Além da dispersão, a CPI corre o risco da espetacularização excessiva. Seria ingênuo pensar que o espaço de uma comissão de inquérito não é uma vitrine importante para que os senadores que a compõe se projetem politicamente, visando, sobretudo, as próximas eleições. Ademais, as declarações de efeito são importantes para as disputas de narrativas que ocorrem nas redes sociais. Porém, a despeito do fato de que a teatralização e a busca por holofotes e frases “lacradoras” que possam ser reproduzidas nos jornais sejam parte do processo político que envolve uma CPI, elas não podem se sobrepor às investigações mais substantivas e aos objetivos concretos, que justificam a própria existência da comissão.

Nesta semana, a CPI entrou em uma nova etapa, com a decretação da prisão de Roberto Ferreira Dias, a pedido do presidente da comissão, o senador Omar Aziz. Ainda que se possa compreender um gesto mais duro nesse sentido, diante das supostas mentiras contadas pelo ex-servidor do Ministério da Saúde, ações mais intempestivas como estas devem ser muito bem calculadas. Para além das discussões mais jurídicas sobre a legalidade da voz de prisão em uma situação como esta – uma vez que ninguém é obrigado a produzir prova contra si próprio –, do ponto de vista político o cuidado com este tipo de ação deve ser redobrado. Atitudes como estas devem ser bem pensadas tanto para evitar que a comissão seja acusada de incoerência– na medida em que outros depoentes, como Pazuello, Wajngarten e Élcio Franco comprovadamente mentiram e nem por isso saíram presos da CPI –, quanto para impedir que os depoentes optem pela estratégia adotada pelo empresário Carlos Wizard Martins, preferindo manterem-se em silêncio para que não sejam acusados de falso testemunho,tendo o mesmo destino de Dias.

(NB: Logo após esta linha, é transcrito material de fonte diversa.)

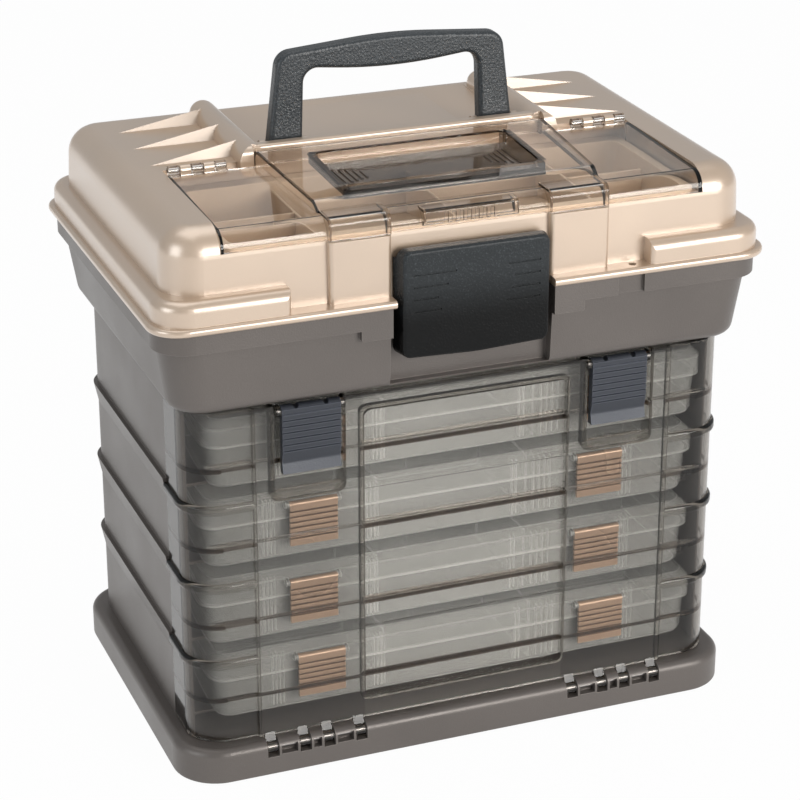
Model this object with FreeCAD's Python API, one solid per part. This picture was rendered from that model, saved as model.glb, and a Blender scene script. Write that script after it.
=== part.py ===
import FreeCAD, Part
import math
import os

# Fishing tackle cabinet: a base, a shell with runners for four utility boxes, a fold-down
# clear door in front of them, a deep tub on top, and a lid that holds a bait tray under its
# own small clear cover. Lengths are in millimetres.
# The origin is on the floor below the middle of the lid's rim. X runs to the right, Y to the
# back and Z up, so the door faces -Y.

V = FreeCAD.Vector

# Fits and overruns shared by every piece
running_fit = 0.05
seat_gap = 0.2
swing_gap = 1.0
overrun = 10.0

# Base tray
base_width = 415.0
base_front = -139.0
base_back = 132.0
base_corner = 32.0
base_height = 25.5
base_top_round = 6.0
base_foot_round = 2.0
base_wall = 3.0
base_rib = 2.4
base_rib_count = 4
base_long_rib_count = 2
base_grid_depth = 5.5

# Door hinge: arms of the door turn on pins in the base's front edge
door_axis_y = -133.5
door_axis_z = 19.5
door_pin_radius = 2.0
door_arm_radius = 4.3
arm_root_share = 0.96
door_arm_width = 7.4
door_arm_slot = 8.4
hinge_centre_x = 112.5
arm_inner_pitch = 17.5
arm_outer_pitch = 64.4
hinge_block_width = 86.0
hinge_block_depth = 17.0
hinge_window_low = 4.2
hinge_window_high = 2.6
hinge_window_margin = 1.6

# Cabinet shell
shell_width = 392.0
shell_front = -77.0
shell_back = 121.5
shell_corner = 25.0
shell_wall = 3.0
rib_depth = 3.0
rib_height = 14.5
cheek_front = -108.0
cheek_wall = 2.5
cheek_lap = 17.0
runner_width = 26.0
runner_thickness = 2.0
runner_guide_x = 188.0
runner_guide_height = 7.0
runner_back_gap = 3.5
row_count = 4
row_pitch = 58.4
row_floor = 30.2

# Top tub
tub_floor_level = 273.8
tub_foot_width = 407.0
tub_foot_front = -135.5
tub_foot_back = 131.0
tub_mouth_width = 425.0
tub_mouth_front = -139.0
tub_mouth_back = 137.0
tub_corner = 24.0
tub_foot_round = 8.0
tub_wall = 3.0
band_width = 430.0
band_front = -142.0
band_back = 139.6
band_height = 13.4
latch_bay_width = 115.0
latch_bay_depth = 7.5
lug_width = 22.0
lug_drop = 7.5
keyway_start_x = 104.0
keyway_width = 19.5
keeper_width = 60.0
keeper_reach = 5.5
keeper_thickness = 3.5
keeper_level = 303.5

# Lid
rim_level = 333.4
rim_width = 438.0
rim_depth = 292.0
rim_corner = 23.0
bead_height = 5.6
bead_round = 2.6
haunch_width = 430.0
haunch_depth = 287.0
haunch_top = 355.5
haunch_round = 7.0
haunch_gap_half = 127.0
dome_foot_width = 413.0
dome_foot_front = -132.2
dome_foot_back = 138.0
dome_head_width = 409.0
dome_head_front = -130.5
dome_head_back = 134.5
dome_corner = 24.0
dome_top = 397.2
dome_round = 19.0
lid_wall = 2.5
pilaster_inner_x = 56.0
pilaster_outer_x = 99.0
pilaster_proud = 4.0
pilaster_round = 3.0
padlock_hole_x = 116.0
padlock_hole_radius = 2.6
opening_half = 170.0
opening_back = -2.0
sill_level = 381.0
ledge_reach = 6.0
ledge_thickness = 2.5
deck_level = 394.0
deck_front = -14.5
ridge_x = 107.2
ridge_radius = 9.8
ridge_crest = 408.4
ridge_back = 118.0
ridge_nose_front = -9.0
ridge_nose_round = 6.0
crossbar_depth = 9.0
crossbar_drop = 1.2
crossbar_round = 2.5
well_half = 96.0
well_front = 8.5
well_back = 115.0
well_depth = 7.0
pad_half = 60.0
pad_front = 25.0
pad_drop = 0.6
pad_round = 2.0
flute_count = 3
flute_pitch = 39.5
flute_first_y = 10.7
flute_tip_x = 175.0
flute_rise = 10.8
flute_lean = 4.4
flute_run = 33.0
haunch_end_round = 3.5

# Lid hinge at the back of the rim
lid_axis_y = 141.5
lid_knuckle_radius = 4.2
lid_pin_radius = 2.0
lid_hinge_x = 112.0
lid_knuckle_width = 18.0
lid_knuckle_gap = 0.5
lid_notch_y = 136.4

# Clear top cover
cover_axis_y = -9.5
cover_axis_z = 399.0
cover_pin_radius = 1.2
cover_knuckle_radius = 3.2
cover_knuckle_width = 7.4
cover_knuckle_first_x = 131.5
cover_knuckle_pitch = 16.5
cover_knuckle_count = 3
cover_wall = 2.2
cover_edge_gap = 0.4
cover_back_y = -15.5
cover_wing_back_z = 397.2
cover_wing_front_z = 394.8
cover_front_y = -130.6
cover_lip_y = -131.4
cover_bend_round = 12.0
cover_roll_radius = 6.5
cover_roll_share = 0.98
cover_crown_front_y = -107.0
cover_crown_front_z = 401.0
cover_slope_foot_y = -122.0
cover_slope_foot_z = 391.0
cover_brow_z = 387.5
cover_slope_round = 7.0
cover_brow_round = 3.0
cover_crown_back_half = 106.0
cover_crown_front_half = 98.6
cover_boss_top_z = 396.5
cover_boss_front_y = -134.6
cover_boss_round = 6.0
cover_dish_half = 70.0
cover_dish_back = -22.0
cover_dish_front = -87.0
cover_dish_corner = 7.0
cover_dish_floor = 396.0
dish_rib_count = 5
dish_rib_margin = 7.0
dish_rib_pitch = 4.3
dish_rib_width = 1.4
dish_rib_rise = 0.9
dish_rib_reach = 16.0
dish_rib_fall_share = 0.13
catch_half = 33.5
catch_front_y = -134.4
catch_top_z = 394.5
catch_foot_z = 383.5
catch_round = 2.5
catch_recess_half = 19.0
catch_recess_depth = 0.9
catch_recess_drop = 3.2
catch_rib_count = 7
catch_rib_share = 0.5

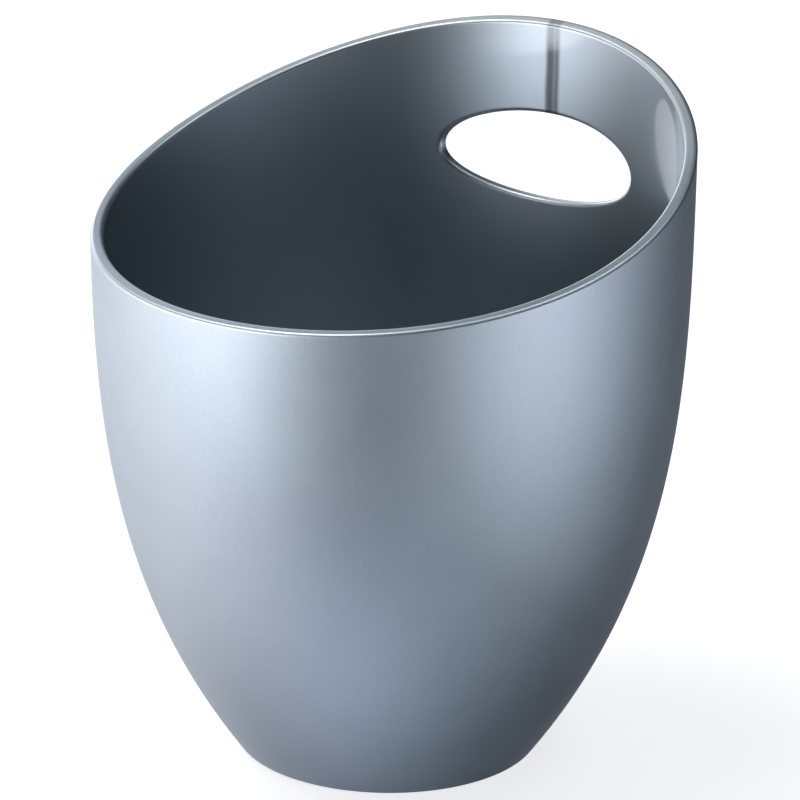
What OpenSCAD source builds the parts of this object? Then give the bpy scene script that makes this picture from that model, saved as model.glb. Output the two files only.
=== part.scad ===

Pelo que tem surgido até o momento, é bem provável que à medida que a CPI avance em seus trabalhos de investigação, ela se aproxime de esquemas de corrupção que envolvem setores que hoje são pilares de sustentação do governo, como políticos do “Centrão” e os militares. A nota ameaçadora emitida pelo Ministro da Defesa e assinada pelos comandantes da Marinha, Exército e Aeronáutica contra as declarações do presidente da comissão, Omar Aziz, mostram uma tendência no sentido do aumento da tensão. Diante desse cenário, é ainda mais importante que a CPI, evitando a dispersão, a espetacularização e ações intempestivas, avance em seu trabalho até agora relativamente bem-sucedido de deixar ainda mais evidentes os responsáveis pela tragédia da pandemia que vivemos hoje no país.